▸ Written exercise: Review the listing and copy each line that holds the word "node".

◇ ◇ ◇

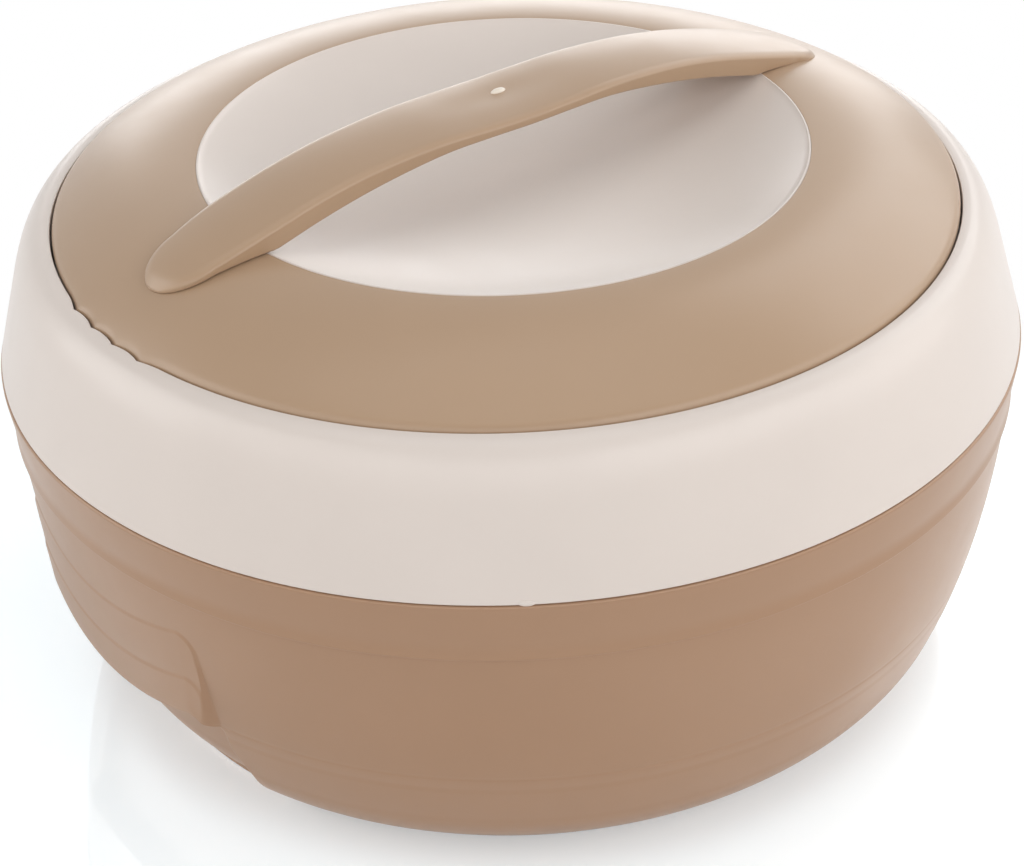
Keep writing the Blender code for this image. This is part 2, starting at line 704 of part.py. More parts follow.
def cover_outline(azimuth):
    """The cover's outline, with the top and the edge drawn out to the scallops."""
    reach = scallop_reach(azimuth)
    dome = dome_path()
    edge_foot = LID_EDGE_HEIGHT - LID_EDGE_DEPTH
    slope = (dome[-2][1] - dome[-1][1]) / (dome[-1][0] - dome[-2][0])
    top_edge = (dome[-1][0] + reach, dome[-1][1] - slope * reach)
    step = SKIRT_INNER_RADIUS - LINER_STEP
    ceiling = clipped(inset(dome[::2], SHELL_WALL), 0, COVER_INNER_RADIUS + SHELL_WALL, step)
    return [
        *dome[:-1],
        top_edge,
        (LID_RADIUS + reach, top_edge[1] - LID_EDGE_ROUND),
        (LID_RADIUS + reach, edge_foot),
        (SKIRT_RADIUS, edge_foot - SKIRT_INSET),
        (SKIRT_RADIUS, SKIRT_FOOT_HEIGHT),
        (SKIRT_INNER_RADIUS, SKIRT_FOOT_HEIGHT),
        (SKIRT_INNER_RADIUS, LINER_TOP_HEIGHT + FIT_GAP),
        (step, LINER_TOP_HEIGHT + FIT_GAP),
        *ceiling[::-1],
        (COVER_INNER_RADIUS + SHELL_WALL, dome[0][1] - INNER_LIP_DEPTH),
        (COVER_INNER_RADIUS, dome[0][1] - INNER_LIP_DEPTH),
    ]


def lid_envelope(name, rise, collection):
    """Everything below the lid cover's top, with the top raised or sunk by a distance."""
    dome = inset(dome_path(), -rise)
    edge = LID_RADIUS + OVERRUN
    slope = (dome[-2][1] - dome[-1][1]) / (dome[-1][0] - dome[-2][0])
    outline = [
        (0, dome[0][1]),
        *dome,
        (edge, dome[-1][1] - slope * (edge - dome[-1][0])),
        (edge, LEDGE_HEIGHT),
        (0, LEDGE_HEIGHT),
    ]
    made = turned(name, outline, ENVELOPE_STEPS, collection)
    made.hide_render = True
    made.display_type = "WIRE"
    return made


def boss_foot_height():
    """The flat under the cover that a screw's head bears on."""
    return dome_height(SCREW_STATION + BOSS_RADIUS) - SHELL_WALL - BOSS_HEIGHT


def screw_ends():
    return (("front", -SCREW_STATION), ("rear", SCREW_STATION))


def make_cover(collection, cutters, finish):
    azimuths = ring_azimuths(scallop_azimuths(), SCALLOP_PLAIN_STEPS)
    cover = add_object(
        "lid_cover", lofted_ring("lid_cover", azimuths, cover_outline), collection, finish
    )
    under_top = lid_envelope("boss_limit", -SHELL_WALL / 2, cutters)
    low = boss_foot_height()
    boss_mesh = cylinder_mesh("screw_boss", BOSS_RADIUS, low, DOME_HEIGHT + OVERRUN)
    hole_mesh = cylinder_mesh(
        "screw_hole", SCREW_RADIUS + FIT_GAP, low - OVERRUN, DOME_HEIGHT + OVERRUN
    )
    for end, station in screw_ends():
        boss = add_cutter(f"screw_boss_{end}", boss_mesh, cutters)
        boss.location.x = station
        boolean(boss, under_top, "INTERSECT")
        boolean(cover, boss, "UNION")
    for end, station in screw_ends():
        hole = add_cutter(f"screw_hole_{end}", hole_mesh, cutters)
        hole.location.x = station
        boolean(cover, hole, "DIFFERENCE")
    return cover


def dish_hollow():
    """The dish's upper face from its rim to its middle."""
    rim = (DISH_RADIUS - DISH_RIM, DISH_RIM_HEIGHT - DISH_RIM / 2)
    bend = (DISH_BEND_RADIUS, DISH_FLOOR_HEIGHT)
    return bezier(rim, bend, (0, DISH_FLOOR_HEIGHT), LONG_CURVE_STEPS)


def dish_back(distance):
    """The dish's under side, from the flange to below its middle."""
    path = inset(dish_hollow(), -distance)
    flange_foot = DISH_FLANGE_HEIGHT - distance
    return clipped(path[:-1], 1, 0, flange_foot) + [(0, DISH_FLOOR_HEIGHT - distance)]


def make_dish(collection, finish):
    flange_radius = DISH_RADIUS + DISH_FLANGE_WIDTH
    outline = [
        *dish_hollow()[::-1],
        (DISH_RADIUS - DISH_RIM / 2, DISH_RIM_HEIGHT),
        (DISH_RADIUS, DISH_RIM_HEIGHT - DISH_RIM / 2),
        (DISH_RADIUS, DISH_FLANGE_HEIGHT),
        (flange_radius, DISH_FLANGE_HEIGHT),
        (flange_radius, DISH_FLANGE_HEIGHT - LINER_WALL),
        *dish_back(LINER_WALL),
    ]
    return turned("lid_dish", outline, INNER_STEPS, collection, finish)


def strap_section(station, half_width, edge, foot, crown, belly):
    """A rounded slab across the strap, from its crown down one side and back up the other."""
    corner = (edge - foot) * STRAP_CORNER_SHARE
    heights = (
        edge + crown,
        edge + crown * STRAP_CROWN_SHARE,
        edge - corner * STRAP_ROUND_SHARE,
        edge - corner,
        foot + corner,
        foot,
        foot - belly,
    )
    right = [
        (station, half_width * share, height)
        for share, height in zip(STRAP_WIDTH_SHARES, heights)
    ]
    left = [(x, -y, z) for x, y, z in reversed(right[1:-1])]
    return right + left


def strap_sections():
    """The strap's sections from its middle to its end. Past the dish they sink into the cover."""
    sections = []
    for along, width, drop, side, crown, belly in STRAP_SHARES:
        station = STRAP_REACH * along
        edge = STRAP_HEIGHT - STRAP_END_DROP * drop
        foot = edge - STRAP_SIDE * side
        if station > STRAP_ROOT:
            foot = min(foot, dome_height(station) - STRAP_SINK)
        half_width = STRAP_HALF_WIDTH * width
        sections.append(
            strap_section(
                station, half_width, edge, foot, STRAP_CROWN * crown, STRAP_BELLY * belly
            )
        )
    return sections


def strap_mesh():
    half = strap_sections()
    whole = [[(-x, y, z) for x, y, z in section] for section in reversed(half[1:])] + half
    bm = bmesh.new()
    loops = [[bm.verts.new(point) for point in section] for section in whole]
    for near, far in zip(loops, loops[1:]):
        for index in range(len(near)):
            after = (index + 1) % len(near)
            bm.faces.new((near[index], near[after], far[after], far[index]))
    bm.faces.new(loops[0])
    bm.faces.new(loops[-1])
    return mesh_of("lid_handle", bm)


def make_handle(collection, cutters, finish):
    handle = add_object("lid_handle", strap_mesh(), collection, finish)
    boolean(handle, lid_envelope("handle_seat", FIT_GAP, cutters), "DIFFERENCE")
    top = dome_height(SCREW_STATION) + SCREW_BITE + FIT_GAP
    pilot_mesh = cylinder_mesh("pilot", SCREW_RADIUS + FIT_GAP / 2, LEDGE_HEIGHT, top)
    for end, station in screw_ends():
        pilot = add_cutter(f"pilot_{end}", pilot_mesh, cutters)
        pilot.location.x = station
        boolean(handle, pilot, "DIFFERENCE")
    return handle


def make_screws(collection, finish):
    """Round-head screws that come up through the cover's bosses into the strap."""
    seat = boss_foot_height() - FIT_GAP
    foot = seat - SCREW_HEAD_HEIGHT
    outline = [
        (0, dome_height(SCREW_STATION) + SCREW_BITE),
        (SCREW_RADIUS, dome_height(SCREW_STATION) + SCREW_BITE - SCREW_RADIUS),
        (SCREW_RADIUS, seat),
        (SCREW_HEAD_RADIUS, seat),
        (SCREW_HEAD_RADIUS, foot + SCREW_HEAD_HEIGHT / 2),
        (SCREW_HEAD_RADIUS - SCREW_HEAD_HEIGHT / 2, foot),
        (SOCKET_RADIUS, foot),
        (0, foot + SOCKET_DEPTH),
    ]
    for end, station in screw_ends():
        screw = turned(f"handle_screw_{end}", outline, SMALL_STEPS, collection, finish)
        screw.location.x = station


def make_liner(collection, finish):
    """The lid's under side: a flange inside the skirt and a shallow plug that enters the mouth."""
    inner = LINER_PLUG_RADIUS - LINER_WALL
    foot_top = LINER_FOOT_HEIGHT + LINER_WALL
    outline = [
        (0, foot_top),
        (inner - LINER_PLUG_ROUND, foot_top),
        (inner, foot_top + LINER_PLUG_ROUND / 2),
        (inner, LINER_TOP_HEIGHT),
        (LINER_RADIUS, LINER_TOP_HEIGHT),
        (LINER_RADIUS, LINER_HEIGHT),
        (LINER_PLUG_RADIUS, LINER_HEIGHT),
        (LINER_PLUG_RADIUS, LINER_FOOT_HEIGHT + LINER_PLUG_ROUND / 2),
        (LINER_PLUG_RADIUS - LINER_PLUG_ROUND, LINER_FOOT_HEIGHT),
        (0, LINER_FOOT_HEIGHT),
    ]
    return turned("lid_liner", outline, INNER_STEPS, collection, finish)


def make_lid_foam(collection, cutters, finish):
    """The lid's filling, cut clear of the screw heads and bosses."""
    wall = LINER_PLUG_RADIUS - LINER_WALL - FOAM_GAP
    rim = SKIRT_INNER_RADIUS - LINER_STEP - FOAM_GAP
    foot = LINER_FOOT_HEIGHT + LINER_WALL + FOAM_GAP
    shelf = LINER_TOP_HEIGHT + FOAM_GAP
    ceiling = inset(dome_path()[::2], SHELL_WALL + FOAM_GAP)
    flange = DISH_RADIUS + DISH_FLANGE_WIDTH + FOAM_GAP
    under_flange = DISH_FLANGE_HEIGHT - LINER_WALL - FOAM_GAP
    outline = [
        *dish_back(LINER_WALL + FOAM_GAP)[::-1],
        (flange, under_flange),
        *clipped(ceiling, 0, flange, rim),
        (rim, shelf),
        (wall, shelf),
        (wall, foot + LINER_PLUG_ROUND / 2),
        (wall - LINER_PLUG_ROUND, foot),
        (0, foot),
    ]
    foam = turned("lid_insulation", outline, INNER_STEPS, collection, finish)
    low = boss_foot_height() - FIT_GAP - SCREW_HEAD_HEIGHT - FOAM_GAP
    pocket_mesh = cylinder_mesh("head_pocket", BOSS_RADIUS + FOAM_GAP, low, DOME_HEIGHT)
    for end, station in screw_ends():
        pocket = add_cutter(f"head_pocket_{end}", pocket_mesh, cutters)
        pocket.location.x = station
        boolean(foam, pocket, "DIFFERENCE")
    return foam


def make_gasket(collection, finish):
    """A flat ring round the plug with one lip that seals on the bowl's flange."""
    inner = LINER_PLUG_RADIUS + FIT_GAP
    body_foot = GASKET_TOP_HEIGHT - GASKET_BODY
    lip = GASKET_RADIUS - GASKET_LIP_INSET
    outline = [
        (inner, GASKET_TOP_HEIGHT),
        (GASKET_RADIUS, GASKET_TOP_HEIGHT),
        (GASKET_RADIUS, body_foot),
        (lip + GASKET_LIP_WIDTH / 2, body_foot),
        (lip, GASKET_FOOT_HEIGHT),
        (lip - GASKET_LIP_WIDTH / 2, body_foot),
        (inner, body_foot),
    ]
    return turned("lid_gasket", outline, INNER_STEPS, collection, finish)


def clear_scene():
    for old in list(bpy.data.objects):
        bpy.data.objects.remove(old, do_unlink=True)


def new_collection(name):
    made = bpy.data.collections.new(name)
    bpy.context.scene.collection.children.link(made)
    return made


def main():
    clear_scene()
    parts = new_collection("insulated_food_container")
    cutters = new_collection("cutters")
    tan = material("tan_plastic", (0.40, 0.29, 0.21), 0.42)
    cream = material("cream_plastic", (0.76, 0.69, 0.62), 0.40)
    steel = material("stainless_steel", (0.56, 0.56, 0.57), 0.25, 1.0)
    foam = material("rigid_foam", (0.80, 0.74, 0.52), 0.90)
    silicone = material("clear_silicone", (0.74, 0.75, 0.74), 0.50)
    zinc = material("zinc_plated_steel", (0.60, 0.60, 0.58), 0.35, 1.0)

    make_base(parts, tan)
    make_collar(parts, cutters, cream)
    make_bowl(parts, steel)
    make_body_foam(parts, foam)
    make_filler_plug(parts, tan)

    lid = bpy.data.objects.new("lid_lift_axis", None)
    parts.objects.link(lid)
    lid.location.z = LEDGE_HEIGHT
    lid_pieces = [
        make_cover(parts, cutters, tan),
        make_dish(parts, cream),
        make_handle(parts, cutters, tan),
        make_liner(parts, cream),
        make_lid_foam(parts, cutters, foam),
        make_gasket(parts, silicone),
    ]
    make_screws(parts, zinc)
    lid_pieces += [parts.objects[f"handle_screw_{end}"] for end, _ in screw_ends()]
    bpy.context.view_layer.update()
    for piece in lid_pieces:
        piece.parent = lid
        piece.matrix_parent_inverse = lid.matrix_world.inverted()


main()
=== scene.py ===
"""Insulated food container: detailed pieces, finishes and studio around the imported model.

Metres, +Z up, the strap handle along X and the foot ring on Z = 0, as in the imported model.
"""

import math

import bmesh
import bpy
from mathutils import Matrix, Vector


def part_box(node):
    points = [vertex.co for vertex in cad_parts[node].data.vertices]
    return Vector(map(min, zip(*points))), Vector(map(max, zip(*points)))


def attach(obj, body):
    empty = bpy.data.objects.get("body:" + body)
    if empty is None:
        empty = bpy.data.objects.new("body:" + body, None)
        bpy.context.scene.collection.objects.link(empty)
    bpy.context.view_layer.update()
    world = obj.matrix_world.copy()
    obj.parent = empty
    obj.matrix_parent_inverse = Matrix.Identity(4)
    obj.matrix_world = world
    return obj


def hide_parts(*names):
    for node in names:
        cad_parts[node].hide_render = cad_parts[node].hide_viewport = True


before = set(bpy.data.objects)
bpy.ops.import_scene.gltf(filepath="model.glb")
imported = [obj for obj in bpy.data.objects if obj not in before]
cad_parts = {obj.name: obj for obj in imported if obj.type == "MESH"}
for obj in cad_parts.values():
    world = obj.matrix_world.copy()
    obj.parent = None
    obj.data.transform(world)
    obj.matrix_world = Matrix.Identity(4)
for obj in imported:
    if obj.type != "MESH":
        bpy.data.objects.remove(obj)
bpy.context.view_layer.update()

bl_info = {
    "name": "Insulated Food Container",
    "version": (1, 0, 0),
    "blender": (4, 5, 0),
    "location": "3D View > Sidebar > Container",
    "description": "Builds a double-walled food container, its finishes and its studio",
    "category": "Add Mesh",
}

MM = 0.001

# How finely the pieces are drawn
CURVE_STEPS = 24
DOME_STEPS = 40
DOME_BACK_STEPS = 8
# The collar's back has one point for this many of its side
COLLAR_BACK_SHARE = 6
DISH_STEPS = 36
BOWL_SIDE_STEPS = 8
BAND_TO_PAD_STEPS = 8
RECESS_STEPS = 14
FOOT_TURN_STEPS = 18
NUB_STEPS = 32
ROUND_STEPS = 5
GRIP_FACE_PITCH = math.radians(1.0)
GRIP_SIDE_PITCH = math.radians(0.17)
GRIP_SIDE_START = math.radians(3.2)
GRIP_ROW_PITCH = 0.34 * MM
GRIP_PLAIN_STEPS = 100
FLUTE_STEPS = 18
SWEEP_STEPS = 12
SCALLOP_PLAIN_STEPS = 120
TURN_STEPS = 256
SMALL_TURN_STEPS = 64
STRAP_STEPS = 60
STRAP_TIP_STEPS = 26
STRAP_TOP_STEPS = 10
SHOULDER_STEPS = 8
WELD = 0.000001
SHARP_ANGLE = math.radians(38)
# The most of a side that one rounding takes
MOST_ROUNDING = 0.45

# Fits between pieces, and walls
FIT_GAP = 0.3 * MM
PLUG_GAP = 1.5 * MM
SHELL_WALL = 2.4 * MM
LINER_WALL = 2.0 * MM
STEEL_WALL = 0.8 * MM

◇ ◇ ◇

▸ Task answer:
def part_box(node):
    points = [vertex.co for vertex in cad_parts[node].data.vertices]
    for node in names:
        cad_parts[node].hide_render = cad_parts[node].hide_viewport = True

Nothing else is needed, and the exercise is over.